(Exercise requirements)
Each line of the material must be returned exactly.

(Source material)
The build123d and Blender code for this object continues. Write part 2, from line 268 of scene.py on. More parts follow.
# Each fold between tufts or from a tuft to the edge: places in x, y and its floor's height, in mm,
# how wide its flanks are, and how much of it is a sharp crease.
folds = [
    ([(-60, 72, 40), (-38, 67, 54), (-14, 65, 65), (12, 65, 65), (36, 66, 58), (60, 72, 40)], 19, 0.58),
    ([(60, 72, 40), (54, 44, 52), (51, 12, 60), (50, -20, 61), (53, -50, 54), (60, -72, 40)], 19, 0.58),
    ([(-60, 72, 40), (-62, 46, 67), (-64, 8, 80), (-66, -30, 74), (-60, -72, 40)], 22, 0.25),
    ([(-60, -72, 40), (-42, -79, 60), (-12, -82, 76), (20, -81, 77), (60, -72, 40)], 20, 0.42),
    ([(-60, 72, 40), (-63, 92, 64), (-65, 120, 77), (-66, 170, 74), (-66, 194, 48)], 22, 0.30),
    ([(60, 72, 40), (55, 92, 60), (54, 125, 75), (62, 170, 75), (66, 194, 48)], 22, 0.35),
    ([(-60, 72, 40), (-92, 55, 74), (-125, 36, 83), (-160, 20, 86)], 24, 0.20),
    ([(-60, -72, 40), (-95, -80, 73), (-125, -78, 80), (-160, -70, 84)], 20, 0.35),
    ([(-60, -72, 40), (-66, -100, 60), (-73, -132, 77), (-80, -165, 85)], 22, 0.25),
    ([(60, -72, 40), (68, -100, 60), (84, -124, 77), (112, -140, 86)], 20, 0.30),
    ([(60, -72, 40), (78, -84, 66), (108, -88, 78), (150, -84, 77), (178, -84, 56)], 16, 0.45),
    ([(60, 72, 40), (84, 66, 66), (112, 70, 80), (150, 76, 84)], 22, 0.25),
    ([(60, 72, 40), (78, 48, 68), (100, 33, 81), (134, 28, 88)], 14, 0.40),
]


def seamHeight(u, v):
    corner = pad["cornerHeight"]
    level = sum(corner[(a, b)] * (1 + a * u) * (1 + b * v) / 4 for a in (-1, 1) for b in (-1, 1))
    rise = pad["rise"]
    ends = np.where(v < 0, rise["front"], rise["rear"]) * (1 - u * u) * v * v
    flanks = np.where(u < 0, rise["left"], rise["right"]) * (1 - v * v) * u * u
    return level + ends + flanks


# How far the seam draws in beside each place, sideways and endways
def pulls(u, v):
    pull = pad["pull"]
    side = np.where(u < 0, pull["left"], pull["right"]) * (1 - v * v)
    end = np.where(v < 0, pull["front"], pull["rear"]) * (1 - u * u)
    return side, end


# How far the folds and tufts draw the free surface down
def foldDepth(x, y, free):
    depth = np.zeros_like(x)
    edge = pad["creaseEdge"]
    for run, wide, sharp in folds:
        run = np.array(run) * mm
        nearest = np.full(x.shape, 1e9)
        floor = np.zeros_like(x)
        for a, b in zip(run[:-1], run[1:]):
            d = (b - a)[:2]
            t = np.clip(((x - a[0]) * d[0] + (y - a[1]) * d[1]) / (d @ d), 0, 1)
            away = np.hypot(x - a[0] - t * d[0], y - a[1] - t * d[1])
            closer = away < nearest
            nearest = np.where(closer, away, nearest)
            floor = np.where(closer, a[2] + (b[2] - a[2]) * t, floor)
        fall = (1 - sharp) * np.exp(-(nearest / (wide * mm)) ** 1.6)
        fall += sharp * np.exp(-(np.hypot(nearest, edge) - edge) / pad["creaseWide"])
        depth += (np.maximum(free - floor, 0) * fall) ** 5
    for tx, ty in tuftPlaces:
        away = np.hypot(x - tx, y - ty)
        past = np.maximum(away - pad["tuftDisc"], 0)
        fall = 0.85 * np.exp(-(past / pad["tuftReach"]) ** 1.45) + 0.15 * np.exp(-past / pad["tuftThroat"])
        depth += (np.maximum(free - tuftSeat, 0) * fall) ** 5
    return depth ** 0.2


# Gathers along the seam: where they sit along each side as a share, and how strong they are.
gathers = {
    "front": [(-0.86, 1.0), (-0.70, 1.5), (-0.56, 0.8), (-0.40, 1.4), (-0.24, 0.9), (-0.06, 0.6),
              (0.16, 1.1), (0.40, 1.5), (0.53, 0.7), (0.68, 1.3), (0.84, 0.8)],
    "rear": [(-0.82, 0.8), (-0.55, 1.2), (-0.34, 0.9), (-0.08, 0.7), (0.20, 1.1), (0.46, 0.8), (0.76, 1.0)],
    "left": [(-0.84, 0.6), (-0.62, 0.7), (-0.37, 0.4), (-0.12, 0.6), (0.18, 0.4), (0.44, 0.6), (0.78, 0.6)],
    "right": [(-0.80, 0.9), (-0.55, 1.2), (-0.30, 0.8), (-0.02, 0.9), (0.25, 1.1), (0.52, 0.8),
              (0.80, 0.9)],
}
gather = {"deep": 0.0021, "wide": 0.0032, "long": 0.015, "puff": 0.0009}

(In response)
The build123d and Blender code for this object continues. Write part 2, from line 268 of scene.py on. More parts follow.
# Each fold between tufts or from a tuft to the edge: places in x, y and its floor's height, in mm,
# how wide its flanks are, and how much of it is a sharp crease.
folds = [
    ([(-60, 72, 40), (-38, 67, 54), (-14, 65, 65), (12, 65, 65), (36, 66, 58), (60, 72, 40)], 19, 0.58),
    ([(60, 72, 40), (54, 44, 52), (51, 12, 60), (50, -20, 61), (53, -50, 54), (60, -72, 40)], 19, 0.58),
    ([(-60, 72, 40), (-62, 46, 67), (-64, 8, 80), (-66, -30, 74), (-60, -72, 40)], 22, 0.25),
    ([(-60, -72, 40), (-42, -79, 60), (-12, -82, 76), (20, -81, 77), (60, -72, 40)], 20, 0.42),
    ([(-60, 72, 40), (-63, 92, 64), (-65, 120, 77), (-66, 170, 74), (-66, 194, 48)], 22, 0.30),
    ([(60, 72, 40), (55, 92, 60), (54, 125, 75), (62, 170, 75), (66, 194, 48)], 22, 0.35),
    ([(-60, 72, 40), (-92, 55, 74), (-125, 36, 83), (-160, 20, 86)], 24, 0.20),
    ([(-60, -72, 40), (-95, -80, 73), (-125, -78, 80), (-160, -70, 84)], 20, 0.35),
    ([(-60, -72, 40), (-66, -100, 60), (-73, -132, 77), (-80, -165, 85)], 22, 0.25),
    ([(60, -72, 40), (68, -100, 60), (84, -124, 77), (112, -140, 86)], 20, 0.30),
    ([(60, -72, 40), (78, -84, 66), (108, -88, 78), (150, -84, 77), (178, -84, 56)], 16, 0.45),
    ([(60, 72, 40), (84, 66, 66), (112, 70, 80), (150, 76, 84)], 22, 0.25),
    ([(60, 72, 40), (78, 48, 68), (100, 33, 81), (134, 28, 88)], 14, 0.40),
]


def seamHeight(u, v):
    corner = pad["cornerHeight"]
    level = sum(corner[(a, b)] * (1 + a * u) * (1 + b * v) / 4 for a in (-1, 1) for b in (-1, 1))
    rise = pad["rise"]
    ends = np.where(v < 0, rise["front"], rise["rear"]) * (1 - u * u) * v * v
    flanks = np.where(u < 0, rise["left"], rise["right"]) * (1 - v * v) * u * u
    return level + ends + flanks


# How far the seam draws in beside each place, sideways and endways
def pulls(u, v):
    pull = pad["pull"]
    side = np.where(u < 0, pull["left"], pull["right"]) * (1 - v * v)
    end = np.where(v < 0, pull["front"], pull["rear"]) * (1 - u * u)
    return side, end


# How far the folds and tufts draw the free surface down
def foldDepth(x, y, free):
    depth = np.zeros_like(x)
    edge = pad["creaseEdge"]
    for run, wide, sharp in folds:
        run = np.array(run) * mm
        nearest = np.full(x.shape, 1e9)
        floor = np.zeros_like(x)
        for a, b in zip(run[:-1], run[1:]):
            d = (b - a)[:2]
            t = np.clip(((x - a[0]) * d[0] + (y - a[1]) * d[1]) / (d @ d), 0, 1)
            away = np.hypot(x - a[0] - t * d[0], y - a[1] - t * d[1])
            closer = away < nearest
            nearest = np.where(closer, away, nearest)
            floor = np.where(closer, a[2] + (b[2] - a[2]) * t, floor)
        fall = (1 - sharp) * np.exp(-(nearest / (wide * mm)) ** 1.6)
        fall += sharp * np.exp(-(np.hypot(nearest, edge) - edge) / pad["creaseWide"])
        depth += (np.maximum(free - floor, 0) * fall) ** 5
    for tx, ty in tuftPlaces:
        away = np.hypot(x - tx, y - ty)
        past = np.maximum(away - pad["tuftDisc"], 0)
        fall = 0.85 * np.exp(-(past / pad["tuftReach"]) ** 1.45) + 0.15 * np.exp(-past / pad["tuftThroat"])
        depth += (np.maximum(free - tuftSeat, 0) * fall) ** 5
    return depth ** 0.2


# Gathers along the seam: where they sit along each side as a share, and how strong they are.
gathers = {
    "front": [(-0.86, 1.0), (-0.70, 1.5), (-0.56, 0.8), (-0.40, 1.4), (-0.24, 0.9), (-0.06, 0.6),
              (0.16, 1.1), (0.40, 1.5), (0.53, 0.7), (0.68, 1.3), (0.84, 0.8)],
    "rear": [(-0.82, 0.8), (-0.55, 1.2), (-0.34, 0.9), (-0.08, 0.7), (0.20, 1.1), (0.46, 0.8), (0.76, 1.0)],
    "left": [(-0.84, 0.6), (-0.62, 0.7), (-0.37, 0.4), (-0.12, 0.6), (0.18, 0.4), (0.44, 0.6), (0.78, 0.6)],
    "right": [(-0.80, 0.9), (-0.55, 1.2), (-0.30, 0.8), (-0.02, 0.9), (0.25, 1.1), (0.52, 0.8),
              (0.80, 0.9)],
}
gather = {"deep": 0.0021, "wide": 0.0032, "long": 0.015, "puff": 0.0009}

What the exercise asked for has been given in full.